Cuento de navidad con un poco de retraso
Había llenado el coche de gasolina a la salida de Madrid. Era media tarde y mi intención y mi deseo llegar a casa para celebrar la cena de año viejo, después de casi tres semanas de curso intensivo, para aprender a regular los cuatro carburadores en línea, de un Seat 124 sport, que ponía el motor a 5.000 revoluciones, a poco que tocaras el eje que unía los cuatro carburadores.
Tras llenar el depósito. Entré en la cafetería de la estación de servicio, a tomar un café. Después me senté en mi Seat 124 azul celeste y comencé mi andadura de 303 kilómetros para llegar a La Bañeza. En el cielo se dibujaban nubes preñadas de nieve, sobre el puerto del León (en aquel entonces no existían los túneles que, previo pago abusivo, te quitan de resbalar por las roderas de nieve que habían hecho algunos camiones al pasar con nieve recién caída.
Fue una odisea llegar al alto del León en la Nacional VI y se avecinaban nuevas aventuras por las cuestonas del oeste del puerto, a poco que no te cruzaras con la Guardia Civil de Tráfico.
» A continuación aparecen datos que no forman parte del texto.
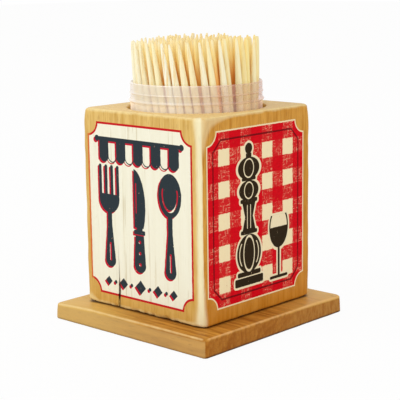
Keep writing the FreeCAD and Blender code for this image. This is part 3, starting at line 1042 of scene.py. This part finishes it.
plastic = Finish("ClearPlastic")
x, y, z = plastic.millimetres()
edge_on = plastic.node("LayerWeight", output="Facing", Blend=0.35)
swirl = plastic.noise((0.05, 0.05, 0.3), 2.0, 0.5)
rim_glow = plastic.step(z, jar_high[2] - 0.35, jar_high[2] - 0.1)
rings = plastic.fall(plastic.least(abs(z - BEAD), abs(z - RIDGE) * 1.6), 0.2, 0.65)
milky = plastic.step(edge_on, 0.4, 0.95)
outer = plastic.step(plastic.length(x, y), JAR_RADIUS - 0.45, JAR_RADIUS - 0.2)
# Painted light and shade: the jar is hazier and paler on its lit left side, browner on its shaded
# right.
lit_side = plastic.step(x * -RIGHTWARDS[0] - y * RIGHTWARDS[1], -17, 10)
haze = 0.3 + lit_side * 0.14 + milky * 0.5 + (swirl - 0.5) * 0.08 + rim_glow * 0.25 + rings * 0.15
# Painted glow: the wall gives off a little light below the bead, standing in for light led down
# inside the wall.
wall_glow = plastic.fall(z, BEAD - 0.6, BEAD + 0.2) * plastic.step(z, BEAD - 5, BEAD - 3) * outer
plastic.surface(
    Base_Color=plastic.mix(lit_side, (226, 178, 156), (255, 246, 236)),
    Roughness=0.09 + swirl * 0.08,
    IOR=1.49,
    Alpha=haze * (outer * 0.9 + 0.1),
    Emission_Color=plastic.mix(wall_glow, (0, 0, 0), (196, 178, 162)),
    Emission_Strength=0.5,
    Normal=plastic.bump(swirl, 0.05),
)
plastic.cover(jar)
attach(jar, "jar")
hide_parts("jar")


# Toothpicks.
# Round birch picks turned to a taper at both ends, raw and pale, standing loose in the jar. Each
# keeps the axis of its CAD solid. Most ride together, and six can be drawn out on their own.

PICK_THICKNESS = 2.1
PICK_TAPER = 13.0
PICK_POINT = 0.24  # radius at its tips
PICK_STATIONS = (0.15, 0.9, 2.6, 6, 13)  # from either point
PICK_SIDES = 10
PICK_VARIATION = 0.05  # in thickness
PICKS_RADIUS = 18.0  # of all of them together
BROKEN_OFF = 0.3  # at the points on top
BROKEN_SIDES = 0.5  # more at both sides of the jar
BROKEN_LEFT = 0.19  # more at its left
BROKEN_CHANCE = 0.2
TONE_SPREAD = 0.4
PICK_SEED = 7
BUNDLE_SEED = 10


def pick_axes(node_name):
    """The ends of each pick's axis in a CAD node, lower end first."""
    shape = bmesh.new()
    shape.from_mesh(frame["nodes"][node_name].data)
    bmesh.ops.remove_doubles(shape, verts=shape.verts, dist=0.01 * MM)
    axes = []
    left = set(shape.verts)
    while left:
        island = {left.pop()}
        edge = list(island)
        while edge:
            vert = edge.pop()
            for link in vert.link_edges:
                other = link.other_vert(vert)
                if other not in island:
                    island.add(other)
                    edge.append(other)
        left -= island
        heights = sorted(island, key=lambda vert: vert.co.z)
        axes.append((heights[0].co.copy(), heights[-1].co.copy()))
    shape.free()
    return sorted(axes, key=lambda axis: tuple(axis[0]))


birch = Finish("PickWood")
x, y, z = birch.millimetres()
tone, along, inner = (
    birch.node("Attribute", {"attribute_name": name}, output="Fac")
    for name in ("tone", "along", "inner")
)
vein = birch.noise((1.7, 1.7, 0.05), 2.0, 0.55)
grit = birch.noise((5.0, 5.0, 0.5), 2.0, 0.6, 9.0)
# Painted shade: the inner picks are coloured warm and deep, as is the light that reaches them
# between the outer picks.
deep_shade = birch.mix(birch.step(z, 70, 79), (250, 174, 74), (255, 233, 158))
# Painted glow: the inner picks give off a little warm light, standing in for light let through
# the thin birch.
glow = inner * birch.step(z, 60, 72) * birch.fall(z, 76, 86)
birch.surface(
    Base_Color=birch.coats(
        birch.mix(tone, (255, 255, 238), (255, 238, 166)),
        (birch.step(vein + (grit - 0.5) * 0.5, 0.45, 0.8), (248, 220, 154)),
        (inner * birch.fall(z, 78, 87) * 0.9, deep_shade),
        (birch.fall(along, 0.0, 0.05) * 0.12, (236, 196, 120)),
    ),
    Roughness=grit * 0.2 + 0.5,
    Specular_IOR_Level=0.3,
    Emission_Color=birch.mix(glow, (0, 0, 0), (255, 158, 16)),
    Emission_Strength=0.045,
    Normal=birch.bump(grit * 0.6 + vein * 0.4, 0.06),
)

pick_steps = Steps(
    "Toothpicks",
    Geometry=("Geometry", None),
    Thickness=("Float", PICK_THICKNESS * MM),
    Taper=("Float", PICK_TAPER * MM),
    Point=("Float", PICK_POINT * MM),
    Sides=("Int", PICK_SIDES),
    Variation=("Float", PICK_VARIATION),
)
given = pick_steps.given
so_far = pick_steps.node("GeometryNodeSplineParameter", output="Length")
length = pick_steps.node("GeometryNodeSplineLength", output="Length")
share = pick_steps.least(pick_steps.least(so_far, length - so_far) / given["Taper"], 1.0)
fullness = pick_steps.math("POWER", share, 0.6)
tone_of = pick_steps.node("GeometryNodeInputNamedAttribute", {"data_type": "FLOAT"}, Name="tone")
radius = (given["Thickness"] * 0.5 - given["Point"]) * fullness + given["Point"]
lines = pick_steps.node("GeometryNodeMeshToCurve", Mesh=given["Geometry"])
lines = pick_steps.node(
    "GeometryNodeStoreNamedAttribute",
    {"data_type": "FLOAT", "domain": "POINT"},
    Geometry=lines,
    Name="along",
    Value=share,
)
lines = pick_steps.node(
    "GeometryNodeSetCurveRadius", Curve=lines, Radius=radius * (1 - tone_of * given["Variation"])
)
turned_picks = pick_steps.node(
    "GeometryNodeCurveToMesh",
    Curve=lines,
    Profile_Curve=pick_steps.node(
        "GeometryNodeCurvePrimitiveCircle", Resolution=given["Sides"], Radius=1.0
    ),
    Scale=pick_steps.node("GeometryNodeInputRadius"),
    Fill_Caps=True,
)
pick_steps.end(turned_picks, birch.material)


def pick_lines(name, axes, seed):
    """Lines along the picks' axes with points where a pick's thickness changes."""
    points, edges, tones, inners = [], [], [], []
    dice = np.random.default_rng(seed)
    for low_end, high_end, is_inner in axes:
        sideways = high_end.x * RIGHTWARDS[0] + high_end.y * RIGHTWARDS[1]
        sideways /= PICKS_RADIUS * MM
        broken = BROKEN_OFF + BROKEN_SIDES * sideways**2 - BROKEN_LEFT * sideways
        broken = (broken + dice.uniform(-BROKEN_CHANCE, BROKEN_CHANCE)) * MM
        length = (high_end - low_end).length
        high_end = high_end.lerp(low_end, broken / length)
        length -= broken
        # Picks further right are painted yellower and those at left paler, as painted light from
        # the left; the rest of their tone is random.
        pick_tone = 0.5 + TONE_SPREAD * sideways + dice.uniform(-TONE_SPREAD, TONE_SPREAD)
        pick_tone = min(max(pick_tone, 0.0), 1.0)
        ends = [from_point * MM for from_point in PICK_STATIONS]
        for step, distance in enumerate(ends + [length - end for end in reversed(ends)]):
            if step:
                edges.append((len(points) - 1, len(points)))
            points.append(low_end.lerp(high_end, distance / length))
            tones.append(pick_tone)
            inners.append(is_inner)
    mesh = bpy.data.meshes.new(name)
    mesh.from_pydata(points, edges, [])
    for attribute_name, values in (("tone", tones), ("inner", inners)):
        attribute = mesh.attributes.new(attribute_name, "FLOAT", "POINT")
        attribute.data.foreach_set("value", values)
    return mesh


for body_name, members in frame["record"]["behaviour"]["bodies"].items():
    picks = sorted(member for member in members if member.startswith("toothpick"))
    if not picks:
        continue
    axes = [(*axis, float("inner" in member)) for member in picks for axis in pick_axes(member)]
    made_name, seed = "PickBundle", BUNDLE_SEED
    if body_name != "pick_bundle":
        made_name, seed = "Pick_" + body_name[-2:], PICK_SEED + int(body_name[-2:])
    made = pick_steps.run(made_name, pick_lines(made_name, axes, seed))
    made.data.shade_smooth()
    sharpen(made, 50)
    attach(made, body_name)
    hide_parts(*picks)


# Table, light and camera.
# A plain white table under a soft pale sky, with a broad lamp at the front left and a weaker one
# at the right.

TABLE_HALF = 3  # metres
LAMP_SIZE = 0.5  # metres
LAMP_COLOUR = (1.0, 0.985, 0.96)
TABLE_SHINE = 0.95  # how much of its own white it shows
SKY_LEVEL = 0.735


def seen(finish):
    """1 to the camera, by gloss and through clear things too, and 0 to all other light."""
    rays = ("Is Camera Ray", "Is Glossy Ray", "Is Transmission Ray")
    return finish.most(*(finish.node("LightPath", output=ray) for ray in rays))


table_mesh = bpy.data.meshes.new("Table")
table_corners = [(*corner, 0) for corner in square * TABLE_HALF]
table_mesh.from_pydata(table_corners, [], [(0, 1, 2, 3)])
table = added("Table", table_mesh)
table_top = Finish("Table")
plain = table_top.node("BsdfDiffuse", Color=colour(236, 234, 230))
white = table_top.node("Emission", Color=(1, 1, 1, 1), Strength=1.0)
shown = table_top.node(
    "MixShader", inputs={0: seen(table_top) * TABLE_SHINE, 1: plain, 2: white}
)
table_top.node("OutputMaterial", Surface=shown)
table_top.cover(table)

sky = Finish("Sky", bpy.data.worlds)
strength = sky.node("MapRange", Value=seen(sky), To_Min=SKY_LEVEL, To_Max=1.0)
background = sky.node("Background", Color=(1, 1, 1, 1), Strength=strength)
sky.node("OutputWorld", Surface=background)
bpy.context.scene.world = sky.material


def lamp(name, place, target, power):
    """A square lamp that faces the target."""
    light = bpy.data.lights.new(name, "AREA")
    light.size = LAMP_SIZE
    light.energy = power
    light.color = LAMP_COLOUR
    holder = added(name, light)
    holder.location = place
    facing = Vector(target) - Vector(place)
    holder.rotation_euler = facing.to_track_quat("-Z", "Y").to_euler()


lamp("KeyLamp", (-0.35, -0.75, 0.75), (0, 0, 0.035), 3.7)
lamp("FillLamp", (0.85, -0.1, 0.45), (0, 0, 0.04), 1.35)

CAMERA_PLACE = Vector((239.975, -257.281, 102.115)) * MM
CAMERA_TARGET = Vector((0.469, 0.458, 35.314)) * MM
CAMERA_ROLL = -0.01295
IMAGE_WIDTH = 400  # pixels
SENSOR_WIDTH = 36  # millimetres
CAMERA_FOCAL = 1205.74  # pixels
view = (CAMERA_TARGET - CAMERA_PLACE).normalized()
sideways = view.cross(Vector((0, 0, 1))).normalized()
upward = sideways.cross(view)
camera_x = sideways * math.cos(CAMERA_ROLL) + upward * math.sin(CAMERA_ROLL)
camera_y = upward * math.cos(CAMERA_ROLL) - sideways * math.sin(CAMERA_ROLL)
camera_data = bpy.data.cameras.new("Camera")
camera_data.sensor_width = SENSOR_WIDTH
camera_data.lens = CAMERA_FOCAL / IMAGE_WIDTH * SENSOR_WIDTH
camera_data.clip_start = 0.01
camera = added("Camera", camera_data)
camera.matrix_world = Matrix.Translation(CAMERA_PLACE) @ Matrix(
    (camera_x, camera_y, -view)
).transposed().to_4x4()
bpy.context.scene.camera = camera
bpy.context.scene.view_settings.view_transform = "Standard"
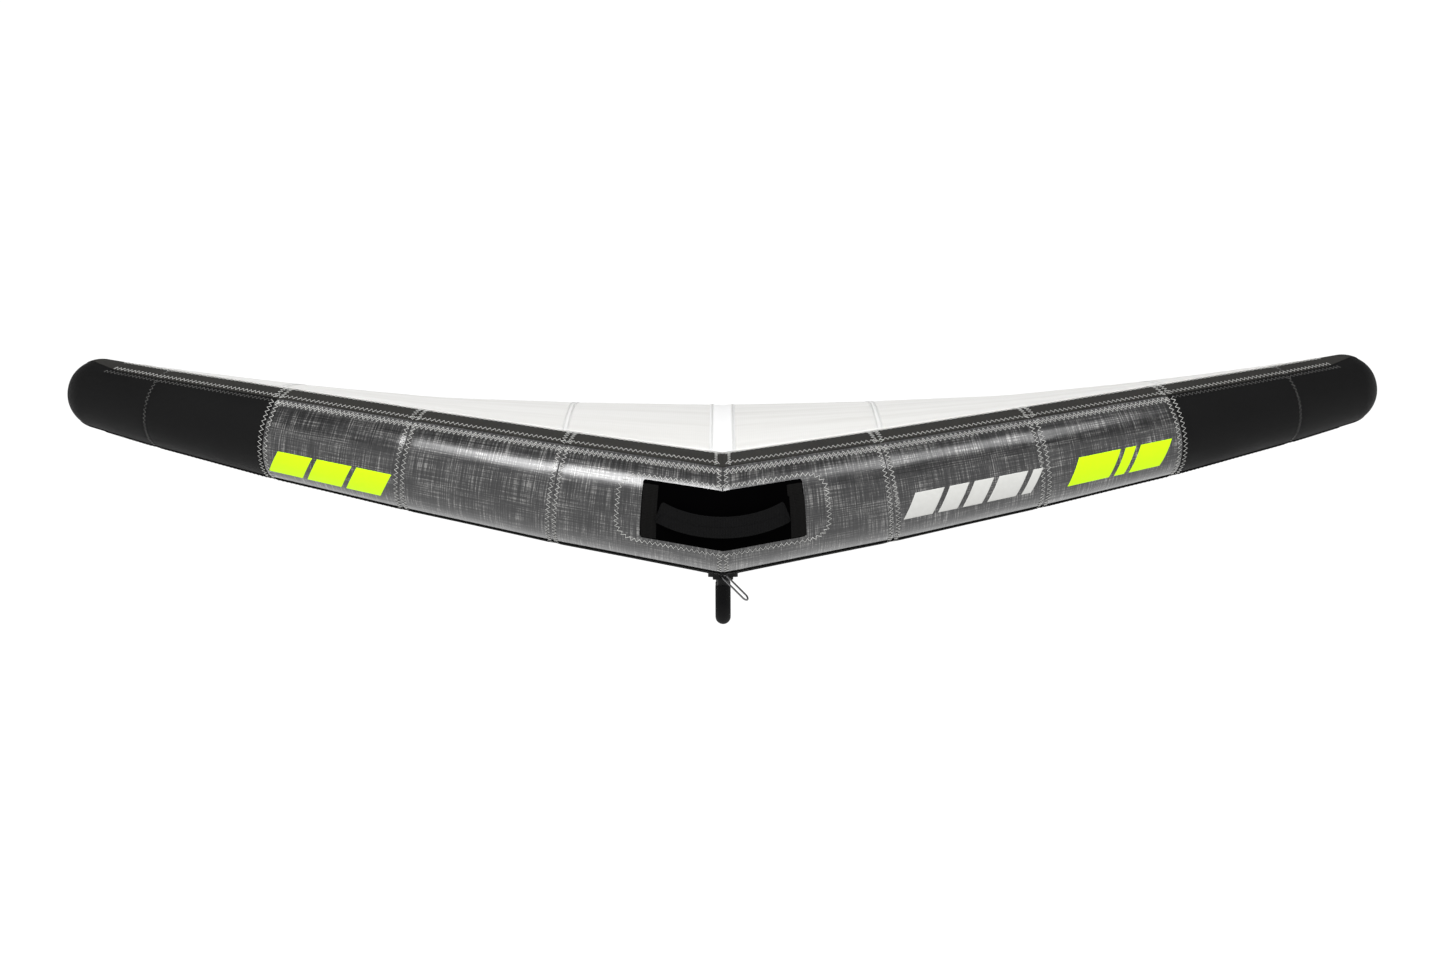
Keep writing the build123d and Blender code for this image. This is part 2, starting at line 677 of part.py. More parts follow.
def handle_nodes():
    nodes = {}
    for name, sizes in (("front", FRONT_HANDLE), ("rear", REAR_HANDLE)):
        for piece, shape in rigid_handle(*sizes).items():
            nodes[f"{name}_handle_{piece}"] = shape
    return nodes


def fitting_nodes():
    place = valve_plane().location
    return {
        "leash_loop": leash_loop(),
        "leash_ring": leash_ring(),
        "valve_body": place * valve_body(),
        "valve_poppet": place * valve_poppet(),
        "valve_spring": place * valve_spring(),
        "valve_cap": place * valve_cap(),
        "valve_hinge_pin": place * valve_pin(),
        "pump_hose": hose(),
        "hose_edge_fitting": edge_fitting(),
        "hose_strut_elbow": strut_elbow(),
        "hose_clamp_body": clamp_body(),
        "hose_clamp_lever": clamp_lever(),
        "hose_clamp_pin": clamp_pin(),
    }


def grip_centre():
    """Centre of the front handle's grip, which becomes the origin."""
    return (handle_location(FRONT_HANDLE[0]) * Location((0, 0, -GRIP_DROP))).position


def main():
    os.makedirs("parts", exist_ok=True)
    nodes = {**leading_edge_nodes(), **canopy_nodes(), **strut_nodes(), **handle_nodes(), **fitting_nodes()}
    move = Location(-grip_centre())
    for name, shape in nodes.items():
        export_step(move * shape, f"parts/{name}.step")


main()
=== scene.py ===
import math

import bmesh
import bpy
import numpy as np
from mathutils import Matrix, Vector
from mathutils.bvhtree import BVHTree
from mathutils.kdtree import KDTree


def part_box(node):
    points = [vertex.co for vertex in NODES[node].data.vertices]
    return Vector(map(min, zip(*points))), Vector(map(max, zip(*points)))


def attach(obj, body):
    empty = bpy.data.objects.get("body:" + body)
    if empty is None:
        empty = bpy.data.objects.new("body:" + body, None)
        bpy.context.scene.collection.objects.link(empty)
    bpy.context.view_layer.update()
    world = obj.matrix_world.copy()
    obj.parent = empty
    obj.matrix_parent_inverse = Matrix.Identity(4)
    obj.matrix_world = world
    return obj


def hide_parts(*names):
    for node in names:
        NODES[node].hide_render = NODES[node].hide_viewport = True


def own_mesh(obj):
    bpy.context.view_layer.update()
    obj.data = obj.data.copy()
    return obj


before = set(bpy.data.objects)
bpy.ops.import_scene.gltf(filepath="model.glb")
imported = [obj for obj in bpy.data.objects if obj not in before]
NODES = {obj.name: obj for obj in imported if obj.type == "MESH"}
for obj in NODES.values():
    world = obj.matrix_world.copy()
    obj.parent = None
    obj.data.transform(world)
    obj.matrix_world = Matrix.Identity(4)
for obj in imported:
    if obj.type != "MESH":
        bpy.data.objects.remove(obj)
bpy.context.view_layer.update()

MM = 0.001
WING = "wing"
SIDES = {"right": 1, "left": -1}     # and the sign of X there
PANELS = ("inner", "mid", "outer", "shoulder", "tip")
LAMINATE_PANELS = 3                  # the panels beyond them are black cloth
DOME_DEPTH = 50 * MM                 # of the tip's round end, for fitting a ball to it
MIDDLE_REACH = 0.01 * MM             # vertices this close to the middle plane are on it


# ---------------------------------------------------------------- reading the frame
def vertices(node):
    mesh = NODES[node].data
    points = np.empty(len(mesh.vertices) * 3)
    mesh.vertices.foreach_get("co", points)
    return points.reshape(-1, 3)


def shared_points(node, other, reach=0.4 * MM):
    """Vertices of a node that lie on its seam with another node."""
    tree = KDTree(len(vertices(other)))
    for index, point in enumerate(vertices(other)):
        tree.insert(point, index)
    tree.balance()
    return np.array([p for p in vertices(node) if tree.find(p)[2] < reach])


def fit_ring(points):
    """Centre, normal towards +X and radius of a ring of points."""
    middle = points.mean(axis=0)
    _, _, axes = np.linalg.svd(points - middle)
    normal = axes[2] * np.sign(axes[2][0])
    flat = (points - middle) @ axes[:2].T
    system = np.c_[2 * flat, np.ones(len(flat))]
    answer = np.linalg.lstsq(system, (flat ** 2).sum(axis=1), rcond=None)[0]
    centre = middle + answer[:2] @ axes[:2]
    return centre, normal, np.linalg.norm(points - centre, axis=1).max()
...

Tuve suerte, no vi ningún uniforme hasta llegar a Arévalo que, ya sin nieve en la calzada, me pararon para preguntarme cómo estaba el puerto (las comunicaciones en aquellos últimos años de la década de los ochenta del pasado siglo, dejaban todavía mucho que desear, y más en los organismos pobres de la Administración, como siembre ha sido el cuerpo benemérito).
Les conté que se estaba poniendo muy mal, pero que había aprovechado las roderas de los camiones para poder salvar el puerto. Para compensar que había rodado lo peor de mi viaje, entré a tomar otro café en un bar de carretera y a evacuar mi vejiga. Fue entonces cuando comprobé que no traía la cartera. El conato de drama me paralizó la micción. Volver atrás era imposible de todo punto. La barrera de la nieve me ponía en el brete de olvidarme de las diez u oncemil pesetas que tenía en la cartera y de los carnés de conducir y de identidad. Quizá quedó en el mostrador del bar de la estación de servicio. Quizá se me cayó cuando entré en el coche. Quizá…
No había más solución que seguir adelante con todas las consecuencias. Al fin y al cabo el depósito estaba lleno y era suficiente para llegar a casa. La cartera y el dinero ya se sustituirían en los días sucesivos.
El viaje fue tranquilo, escuchando villancicos por la radio, o poniendo la pieza más codiciada de mi hija la menor, como era una cinta del radiocasset de Las Grecas, a pesar de que tanto a su hermana la mayor, como a su hermano les reventaban las palabrejas cales con las que estaban compuestas las estrofas.
A la salida de Benavente comenzó de nuevo a nevar. Había que apretar un poco más el acelerador, para poder llegar a La Bañeza con la seguridad debida. Pero la nevada era persistente y casi a paladas. En la cuesta de Valle me hizo el coche la primera cabriola. Tranquilo, Polo, tranquilo, que todavía son las nueve de la noche.
Pero la nieve era tozuda como una mula, cayendo sin desparpajo. El coche jugaba a cruzar la carretera, mientras que por el carril de enfrente los posibles competidores se habían quedado en casa, que era donde mejor se estaba. Nieve, nieve y más nieve. Estaba rodeado de nieve en la soledad de la carretera, cuando llegué, por intuición, a San Martín de Torres. Fue como si se me abriera el cielo, porque estaba a apenas tres kilómetros de mi casa.
Seguí adelante. Es un decir. Hasta que bajando la cuesta del ‘Parador’, el 124 se cansó de jugar con la nueve y se estrelló en una cuneta en la que la nueve no había hecho bien sus deberes. Bajé del coche y comencé a andar hacía mi casa. En mis oídos seguían sonando la los sones de las Grecas, mientras me sacudía en el portal el abrigo y las botas, que olían a frío: “Testoy amandu locamente, pero no sé cuandu te lo vo a decir”. El resto entra dentro de mi privacidad. Sólo decir que la cartera estaba al día siguiente entre los dos asientos de adelante del coche, debajo del freno de mano.